There’s much more as well, and each of these recommendations is worthy of a column on its own. If you’re interested in CPD for lawyers at all, it is required reading. I’d love to see the champions of the Legal Futures Committee connect with the Critical Issues Summit working group. (The working group meets at every ACLEA meeting.) A great way to move forward with the Legal Futures Committees’ CPD recommendations would be to connect with the ongoing discussion at ACLEA.


  1. An excellent post Susan.

    The recent Legal Education and Training Review [2013] in the United Kingdom and Wales is really the “state-of-the-art” examination of the continuum of legal education from law school through continuing professional development. It is competency-based and outcomes-focused, consistent with work in other major professions, but typically lacking in many studies in legal education.
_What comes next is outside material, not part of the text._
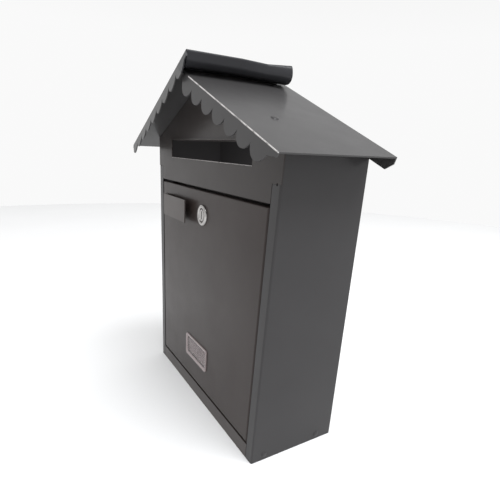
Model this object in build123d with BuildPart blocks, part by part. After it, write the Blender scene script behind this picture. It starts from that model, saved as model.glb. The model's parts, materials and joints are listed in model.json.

    Although only a part of the work of the CBA Futures Initiative, the section of the Final Report on Legal Education appears to draw on many of the same themes that appear in the LETR Report. The CBA Futures Report should serve to draw together the key players along the legal education continuum in Canada for a contemporary review of law school education, bar admission education, and continuing professional development. Given work on the part of the Federation of Law Societies of Canada through separate initiatives in each of these areas, the FLSC might be the appropriate vehicle.

    As for that part of the CBA Futures Report touching on continuing professional development [section 7.11], the commentary and recommendation clearly draws on work done for the Solicitor’s Regulatory Authority contemporaneously with LETR by Nottingham Law School, for the Bar Standards Board, again contemporaneously with LETR by the Wood Review [no relation], by the LETR Report itself and the responses by the SRA and the BSB to the LETR Report.

    These developments were the subject of presentation to and discussion at the Fall 2012 meeting of the Association of Canadian Legal Education Directors [ACLED]. The Fall 2013 meeting of ACLED heard from the lead researcher for LETR, Julian Webb. Staff with the CBA Futures Initiative were present at those meetings.

    It should be noted in passing the Fall 2012 ACLED Meeting heard the results of the Charis Report which reviewed the Law Society of Alberta’s mandatory Continuing Professional Development program which is outcomes focused, centered on self-directed planning by lawyers, and consistent with the scheme being implemented by the New Zealand Law Society, and the new direction outlined by the SRA.

    In all cases, the conclusions are wholly consistent with those in the CBA Futures Report, “[i]f the goal of CPD is to improve competence, then more valid measures of the process would be outcomes rather than inputs (hours of study).”

    The Critical Issues Summit Working Group of the Association for Continuing Legal Education [ACLEA], should incorporate within its considerations the excellent work of the CBA Futures Initiative, in addition to current developments in the UK and Wales. Sharing ideas and perspectives benefits the work of all.